Acabó. Tornillo a tornillo, cable por cable se desmontan las sucesivas vueltas que han dado esta semana los operarios de la limpieza para que la ciudad despierte ligera de tanta poca educación cívica. Cesan las patrullas policiales. Sobre todo termina la sensación de que una feria permite cualquier barbaridad por las aceras. Regresan los estudiantillos suspensos a los deberes del invierno. Los títulos en Málaga deberían de valer el doble por tanta oferta de ocio. También finalizan y se inauguran debates recurrentes sobre la feria. Obtiene aplausos quien se pone en modo despotismo ilustrado e indica al pueblo cómo vestir y cómo divertirse. Jovellanos, buen hijo de su Siglo de las Luces, abogó por permitir al pueblo que se divirtiera según sus apetencias. Por aquellos tiempos algunos moralistas querían suprimir todo tipo de teatro que no fuese religioso y espiritual. Durante la semana larga de feria no ha sucedido nada extraordinario. Dos tiroteos en Madrid y uno en Sevilla con resultado de muertes inocentes no han tenido nada que ver con esto. Lo de Gibraltar quizás se dulcifique ahora tras el paso por nuestra ciudad de muchos habitantes de aquella Roca que en realidad viven entre nosotros. Y que sea así por mucho tiempo. La columna con la que más me he identificado en esta semana de mini-faralaes y vinos dudosos fue la redactada por mi buen amigo Víctor Gómez. Ante las consideraciones por escrito y en papel diario de la feria de Málaga como una muestra de la mala educación generalizada de la ciudad, Víctor explicó que Málaga no es diferente de otras ciudades en fiestas de este tipo. Ahí están las civilizadas y ricas Pamplona o Valencia donde uno asiste a borracheras tan trabajadas como las de aquí e idénticas muestras de barbarie desaforada que termina en coitos a la intemperie, orines por todos los soportales y vomitonas que adoquinan el término municipal. Y eso que allí homenajean a un santo. Aquí la cosa es más pagana, pero no es peor. No es esta ciudad tan mala ni tan descamisada. Y respecto a Alicante, esto podría ser el Versalles más empalagoso.

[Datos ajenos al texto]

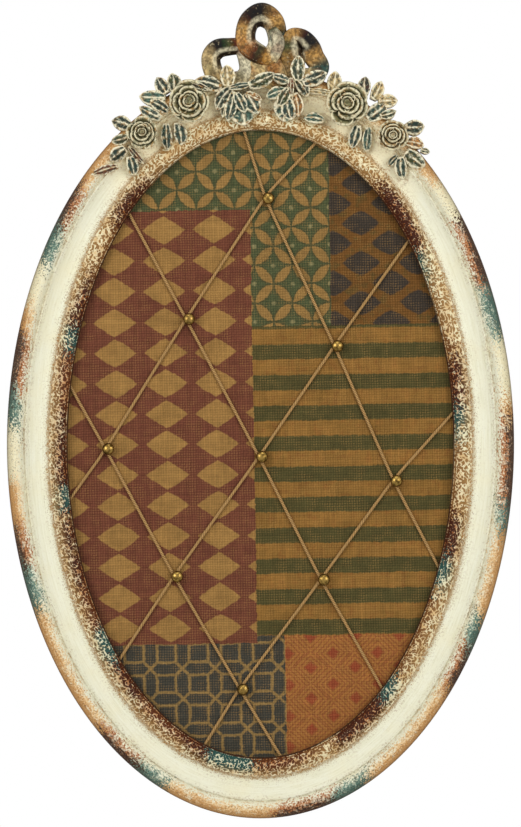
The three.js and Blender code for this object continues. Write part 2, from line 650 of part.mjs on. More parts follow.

Tengo un perro y eso me ha ofrecido una visión desconocida de la feria de Málaga. No porque a mi perro le guste montarse en los cacharritos, término tan malagueño, no, sino que me obliga a pasearlo de muy buena mañana. Vamos solos por el Parque de la Alameda antes de que los Servicios de Limpieza hayan recogido los desperdicios que puedo asegurar que allí quedan. Los bancos de la zona cercana a la Plaza de la Marina se encuentran llenos de bolsas y restos de comida. La papelera está a un metro tal vez. Quienes ahí dejan sus desperdicios en efecto son unos salvajes que merecen una multa que pague tanto gasto obligatorio colectivo, a la vez que enseñe con la sangre de la cartera que eso no se hace así. De acuerdo. Pero el resto del parque se puede pasear sin que nadie pase vergüenza ajena por llevar el gentilicio malagueño con el DNI. Una semana con tal descontrol bastaría para arrasar los cercados y acabar con la vida entera del parque, pero no sucede porque dentro del caos que conllevan miles de personas con muchos litros de alcohol en muchos cuerpos, la situación no llega a ser el absoluto desfase y depravación de Occidente. Fue un alto cargo policial de Asturias quien hace algunos años me hacía ver que estas concentraciones con un número razonable de incidentes graves es muy difícil que se puedan realizar en otras ciudades del tamaño de Málaga y con la cantidad de visitantes que aquí llegan con el único objetivo de pasarlo bien, actitud que cada uno entiende como le da la gana. No me gusta la feria y de hecho hoy domingo, estoy escribiendo desde el maravilloso campo rondeño. No me gusta pero no creo que sea nadie para decirle a nadie nada ni sobre su estética personal, ni sobre sus métodos para engañar a este tiempo finito que llamamos vida. Mientras que alguien no delinca, tiene sus derechos intactos, incluso el de cultivar el lado salvaje de la existencia en plan Lou Reed malaguita. Por cierto, ahora empieza la feria de Cuevas del Becerro para los muy profesionales.